▶ _What you need to do_
Please quote exactly the lines below from the line containing "for item in" to the line containing "before = set(bpy.data.objects)", both lines included, and nothing else.

— Start of Dataset section —

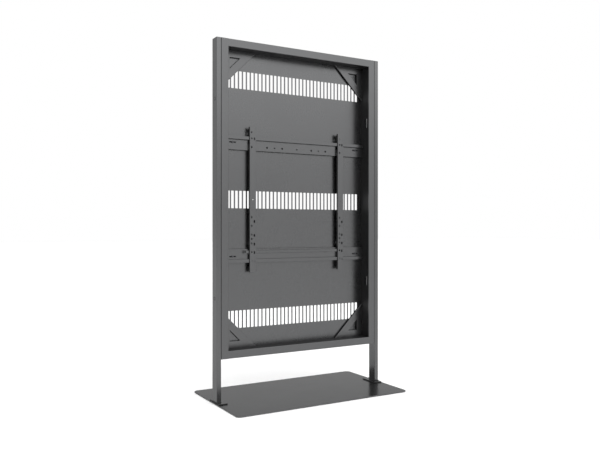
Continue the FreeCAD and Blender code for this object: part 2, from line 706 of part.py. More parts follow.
def make_frame_spacers(side_name, side):
    """Washers that set the narrow gap between a stile and its post."""
    body = new_body(f"{side_name}_frame_spacers")
    outline = new_sketch(body, f"{side_name}_washers", "YZ_Plane")
    for step in FRAME_BOLT_STEPS:
        rise = f"{step} * frame_bolt_rise"
        add_circle(outline, "0", rise, "washer_radius")
        add_circle(outline, "0", rise, "frame_bolt_radius + bolt_clearance")
    pad(body, outline, "post_gap", against_normal=side < 0)
    return place(body, f"{side} * enclosure_width / 2", "0", ENCLOSURE_MIDDLE)


def make_panel_screws():
    """Screws that hold the back panel to the lips of the members."""
    body = make_bolts("back_panel_screws", panel_screw_places(), "XZ_Plane", PANEL_SCREW_HEAD,
                      "small_screw_radius", "panel_thickness + sheet + 2", False)
    return place(body, "0", f"{PANEL_FRONT} + panel_thickness", ENCLOSURE_MIDDLE)


def make_rail_bolts():
    """Bolts through the rails' end slots and the spacers to the back panel."""
    body = make_bolts("rail_bolts", rail_bolt_places(), "XZ_Plane", RAIL_BOLT_HEAD,
                      "rail_bolt_radius", "sheet + rail_stand_off", True)
    return place(body, "0", RAIL_FRONT, ENCLOSURE_MIDDLE)


def make_bracket(name, centre_x):
    """Upright display bracket: shallow channel that hooks over the upper rail.

    Its flanges carry a hook for the upper rail's lip, an open notch for the lower rail and a slot
    for the lock bar. The face has a column of round holes and a column of slots: a display hangs
    from the upper holes, and its lower screws take the lower hole that fits its pattern.
    """
    body = new_body(name)
    profile = new_sketch(body, f"{name}_profile", "XY_Plane")
    width, depth = "bracket_width", "bracket_depth"
    add_outline(profile, [
        ("0", "0"), (width, "0"), (width, depth), (f"{width} - sheet", depth),
        (f"{width} - sheet", "sheet"), ("sheet", "sheet"), ("sheet", depth), ("0", depth)])
    channel = pad(body, profile, "bracket_length")
    fillet_edges(body, channel, f"{name}_folds", "fold_radius", is_front_fold)
    middle = "bracket_length / 2"
    holes = new_sketch(body, f"{name}_holes", "XZ_Plane")
    centre = "bracket_width / 2"
    add_circle(holes, centre, middle, "centre_hole_radius")
    add_circle(holes, centre, f"{middle} - lock_screw_drop", "small_screw_radius + bolt_clearance")
    for rise in ROUND_HOLE_RISES:
        add_circle(holes, "column_inset", f"{middle} + {rise}", "column_hole_radius")
    for rise in SLOT_RISES:
        add_long_hole(holes, "slot_column_inset", f"{middle} + {rise}",
                      "slot_column_length", "slot_column_width", upright=True)
    pocket(body, holes)
    notches = new_sketch(body, f"{name}_notches", "YZ_Plane")
    notch_front = "(bracket_depth - 9.8)"
    hook_front = "(bracket_depth - 5.7)"
    beyond = "(bracket_depth + 1)"
    add_outline(notches, [
        (beyond, f"{middle} + rail_ledge - 21"), (notch_front, f"{middle} + rail_ledge - 21"),
        (notch_front, f"{middle} + rail_lip_edge + 1.5"), (hook_front, f"{middle} + rail_lip_edge + 1.5"),
        (hook_front, f"{middle} + rail_ledge + sheet + 0.3"),
        (beyond, f"{middle} + rail_ledge + sheet + 0.3")])
    add_rectangle(notches, notch_front, f"{middle} - rail_lip_edge - 20", beyond,
                  f"{middle} - rail_ledge + 1")
    bar_middle = f"{middle} - bar_drop"
    bar_reach = "(bar_height / 2 + bar_clearance)"
    add_rectangle(notches, "bar_front_gap - bar_clearance", f"{bar_middle} - {bar_reach}",
                  "bar_front_gap + bar_thickness + bar_clearance", f"{bar_middle} + {bar_reach}")
    pocket(body, notches)
    return place(body, f"{centre_x} - column_inset", BRACKET_FRONT, f"{ENCLOSURE_MIDDLE} - {middle}")


def make_lock_bar():
    """Flat bar through both brackets, with a padlock hole at its left end."""
    body = new_body("lock_bar")
    outline = new_sketch(body, "bar_outline", "XZ_Plane")
    length = "(bar_left_reach + bar_right_reach)"
    add_rounded_rectangle(outline, f"{length} / 2", "0", length, "bar_height", "fold_radius")
    bar = pad(body, outline, "bar_thickness")
    front = -DRIVING_SIZES["bar_thickness"]
    fillet_edges(body, bar, "bar_rim", "edge_round * 0.6",
                 lambda edge: abs(edge.BoundBox.YMax - front) < 0.01)
    hole = new_sketch(body, "padlock_hole", "XZ_Plane")
    add_circle(hole, "padlock_hole_inset", "0", "padlock_hole_radius")
    pocket(body, hole)
    return place(body, "-bar_left_reach", f"{BRACKET_FRONT} + bar_front_gap + bar_thickness",
                 f"{ENCLOSURE_MIDDLE} - bar_drop")


def make_lock_plate(side_name, column_x):
    """Sliding plate behind a bracket's face, with a tongue that reaches up behind the lower rail's lip.

    From the top it runs down at the back of the bracket, steps forward above the rail, passes in
    front of the rail's lip and turns back and up into the tongue.
    """
    name = f"{side_name}_lock_plate"
    body = new_body(name)
    profile = new_sketch(body, f"{name}_profile", "YZ_Plane")
    front = "(sheet + 0.4)"
    back = "(bracket_depth - lock_plate_gap)"
    add_outline(profile, [
        (front, "-lock_plate_bottom"), (back, "-lock_plate_bottom"), (back, "-lock_tongue_top"),
        (f"{back} - sheet", "-lock_tongue_top"), (f"{back} - sheet", "-lock_plate_bottom + sheet"),
        (f"{front} + sheet", "-lock_plate_bottom + sheet"), (f"{front} + sheet", "-lock_plate_step - sheet"),
        (back, "-lock_plate_step - sheet"), (back, "-lock_plate_top"), (f"{back} - sheet", "-lock_plate_top"),
        (f"{back} - sheet", "-lock_plate_step"), (front, "-lock_plate_step")])
    pad(body, profile, "lock_plate_width")
    slot = new_sketch(body, f"{name}_slot", "XZ_Plane")
    add_long_hole(slot, "lock_plate_width / 2", "-lock_screw_drop + lock_travel / 2",
                  "lock_travel + 2 * small_screw_radius + 2", "2 * small_screw_radius + 1", upright=True)
    pocket(body, slot)
    return place(body, f"{column_x} - column_inset + (bracket_width - lock_plate_width) / 2",
                 BRACKET_FRONT, ENCLOSURE_MIDDLE)


def make_lock_screw(side_name, column_x):
    """Screw that clamps a lock plate to its bracket, with its head at the rear."""
    places = [("0", "0")]
    body = make_bolts(f"{side_name}_lock_screw", places, "XZ_Plane", LOCK_SCREW_HEAD,
                      "small_screw_radius", "bracket_depth", False)
    return place(body, f"{column_x} - column_inset + bracket_width / 2",
                 f"{BRACKET_FRONT} + bracket_depth", f"{ENCLOSURE_MIDDLE} - lock_screw_drop")


def make_display_stops(side_name, side):
    """Two small angle stops on a side wall of the bay, above and below the middle."""
    name = f"{side_name}_display_stops"
    body = new_body(name)
    for end in (-1, 1):
        end_name = "upper" if end > 0 else "lower"
        profile = new_sketch(body, f"{name}_{end_name}", "XY_Plane", f"{end} * stop_rise - stop_height / 2")
        add_outline(profile, [
            ("0", "0"), ("0", "stop_depth"), ("-sheet", "stop_depth"), ("-sheet", "sheet"),
            ("-stop_reach", "sheet"), ("-stop_reach", "0")])
        pad(body, profile, "stop_height")
    return place(body, f"{side} * opening_width / 2", f"{FRONT_FACE} + stop_setback",
                 ENCLOSURE_MIDDLE, turn_about_y=0 if side > 0 else 180)


def make_all():
    """Makes every sub-part and returns them in the order of assembly."""
    pieces = [make_base_plate(), make_base_pads(), make_foot_bolts()]
    for side_name, side in (("left", -1), ("right", 1)):
        column_x = f"bracket_shift + {side} * column_spacing / 2"
        pieces += [
            make_foot_plate(side_name, side), make_post(side_name, side), make_post_cap(side_name, side),
            make_post_plugs(side_name, side), make_stile(side_name, side), make_frame_bolts(side_name, side),
            make_frame_spacers(side_name, side), make_display_stops(side_name, side),
            make_bracket(f"{side_name}_bracket", column_x), make_lock_plate(side_name, column_x),
            make_lock_screw(side_name, column_x)]
    pieces += [make_cross_member("top_member", True), make_cross_member("bottom_member", False)]
    pieces += [make_back_panel(), make_panel_screws()]
    corners = [("top_left_gusset", -1, 1, 0), ("top_right_gusset", 1, 1, 90),
               ("bottom_right_gusset", 1, -1, 180), ("bottom_left_gusset", -1, -1, 270)]
    pieces += [make_gusset(*corner) for corner in corners]
    pieces += [make_rail("upper_rail", True), make_rail("lower_rail", False)]
    pieces += [make_rail_spacers(), make_rail_bolts(), make_lock_bar()]
    return pieces


def check(pieces):
    """Stops if any object of the document failed, or a sub-part has no valid solid."""
    doc.recompute()
    for item in doc.Objects:
        if "Invalid" in item.State or "Error" in item.State:
            raise RuntimeError(f"{item.Label} did not recompute: {item.State}")
    for piece in pieces:
        if piece.Shape.isNull() or not piece.Shape.isValid() or not piece.Shape.Solids:
            raise RuntimeError(f"{piece.Label} has no valid solid")


def write(pieces):
    """Writes one STEP file for each sub-part."""
    os.makedirs("parts", exist_ok=True)
    for piece in pieces:
        piece.Shape.exportStep(f"parts/{piece.Label}.step")
        print(f"{piece.Label}: {len(piece.Shape.Solids)} solids, {piece.Shape.Volume / 1000:.1f} cm3")


sub_parts = make_all()
check(sub_parts)
write(sub_parts)
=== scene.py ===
import json
import math

import bpy
import numpy as np
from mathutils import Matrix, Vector


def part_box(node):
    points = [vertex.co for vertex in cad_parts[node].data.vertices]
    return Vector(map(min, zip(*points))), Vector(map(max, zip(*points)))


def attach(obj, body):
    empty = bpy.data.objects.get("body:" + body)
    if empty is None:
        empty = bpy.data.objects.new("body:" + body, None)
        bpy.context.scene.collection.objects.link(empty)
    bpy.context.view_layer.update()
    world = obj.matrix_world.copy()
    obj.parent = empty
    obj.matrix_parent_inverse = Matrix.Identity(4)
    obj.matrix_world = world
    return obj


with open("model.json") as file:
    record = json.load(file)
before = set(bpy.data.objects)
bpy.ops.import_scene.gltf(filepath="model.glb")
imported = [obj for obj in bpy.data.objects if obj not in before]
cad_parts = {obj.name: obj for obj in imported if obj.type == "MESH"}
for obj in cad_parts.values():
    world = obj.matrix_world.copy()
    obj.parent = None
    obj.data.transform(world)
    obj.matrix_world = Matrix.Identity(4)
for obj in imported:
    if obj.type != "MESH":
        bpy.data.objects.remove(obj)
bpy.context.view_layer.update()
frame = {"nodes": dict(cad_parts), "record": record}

MILLIMETRE = 0.001

# surroundings: the glow is brightness added to a white world of strength 1. It comes in over a range
# of the direction's height and over a range of the cosine of its angle from the glow's bearing, which
# is turned from the front towards the right. Powers are in watts and lengths in metres.
GLOW = 1.2
GLOW_HEIGHTS = (0.04, 0.28)
GLOW_COSINES = (0.2, 0.9)
GLOW_BEARING = math.radians(30)
LAMP_POWER = 60
LAMP_SIZE = 4.0
LAMP_PLACE = (-1.0, -1.5, 5.0)
FLOOR_REACH = 40.0
FLOOR_TONES = ((0.97, 0.97, 0.97), (0.985, 0.985, 0.985))

# camera: its place from the top of the left stile's front left edge, in heights of the stile. The lens
# and the sensor are in millimetres, and the shift is a share of the picture's width.
CAMERA_BACK = 2.0673
CAMERA_ASIDE = 0.24342
CAMERA_DROP = 0.5902
CAMERA_TURN = math.radians(30)
CAMERA_LENS = 40.0
CAMERA_SENSOR = 36.0
CAMERA_SHIFT = 1 / 240

# finishes: tone of the bare finish where it faces the eye, as red, green and blue
COAT_TONE = (0.114, 0.115, 0.117)
WORN_TONE = (0.24, 0.24, 0.25)
# painted shade: the next four tones stand in for shade, not for the coat's colour: on faces turned from
# the front, on the bay's inner walls and the foot plates' edges, on the brackets' sides, and on the weld
# beads in the corners
PAINTED_SHADE_TONE = (0.022, 0.022, 0.023)
WALL_SHADE_TONE = (0.05, 0.05, 0.051)
BRACKET_SHADE_TONE = (0.1, 0.1, 0.102)
WELD_SHADE_TONE = (0.03, 0.03, 0.031)
OXIDE_TONE = (0.075, 0.075, 0.08)
DARK_ZINC_TONE = (0.125, 0.127, 0.133)
STOP_TONE = (0.47, 0.475, 0.485)
RUBBER_TONE = (0.018, 0.018, 0.018)
PLASTIC_TONE = (0.03, 0.03, 0.031)

# painted shade: how much rougher the coat is where shade is painted, and how far behind the front of the
# frame that painted shade starts in the bay
SHADE_ROUGHNESS = 0.25
SHADE_START = 8 * MILLIMETRE

# weld beads: the number of sides of their section and the height of their ripples, as a share of the
# radius; the post's corner radius; the radius of each kind of bead and the step of its ripples; where
# the stitches start and stop, as shares of the gusset's leg
BEAD_SIDES = 10
BEAD_RIPPLE = 0.09
POST_CORNER = 3 * MILLIMETRE
FOOT_BEAD = 2.6 * MILLIMETRE
FOOT_RIPPLE = 5 * MILLIMETRE
STITCH_BEAD = 2.4 * MILLIMETRE
STITCH_RIPPLE = 4 * MILLIMETRE
STITCHES = ((0.2, 0.36), (0.62, 0.78))


# ---------------------------------------------------------------- node helpers

def new_material(name):
    """A node material that holds only its Principled shader, joined to the output."""
    material = bpy.data.materials.new(name)
    material.use_nodes = True
    nodes = material.node_tree.nodes
    nodes.clear()
    output = nodes.new("ShaderNodeOutputMaterial")
    shader = nodes.new("ShaderNodeBsdfPrincipled")
    material.node_tree.links.new(shader.outputs["BSDF"], output.inputs["Surface"])
    return material, shader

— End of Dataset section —

▶ _The result_
    for item in doc.Objects:
        if "Invalid" in item.State or "Error" in item.State:
            raise RuntimeError(f"{item.Label} did not recompute: {item.State}")
    for piece in pieces:
        if piece.Shape.isNull() or not piece.Shape.isValid() or not piece.Shape.Solids:
            raise RuntimeError(f"{piece.Label} has no valid solid")


def write(pieces):
    """Writes one STEP file for each sub-part."""
    os.makedirs("parts", exist_ok=True)
    for piece in pieces:
        piece.Shape.exportStep(f"parts/{piece.Label}.step")
        print(f"{piece.Label}: {len(piece.Shape.Solids)} solids, {piece.Shape.Volume / 1000:.1f} cm3")


sub_parts = make_all()
check(sub_parts)
write(sub_parts)
=== scene.py ===
import json
import math

import bpy
import numpy as np
from mathutils import Matrix, Vector


def part_box(node):
    points = [vertex.co for vertex in cad_parts[node].data.vertices]
    return Vector(map(min, zip(*points))), Vector(map(max, zip(*points)))


def attach(obj, body):
    empty = bpy.data.objects.get("body:" + body)
    if empty is None:
        empty = bpy.data.objects.new("body:" + body, None)
        bpy.context.scene.collection.objects.link(empty)
    bpy.context.view_layer.update()
    world = obj.matrix_world.copy()
    obj.parent = empty
    obj.matrix_parent_inverse = Matrix.Identity(4)
    obj.matrix_world = world
    return obj


with open("model.json") as file:
    record = json.load(file)
before = set(bpy.data.objects)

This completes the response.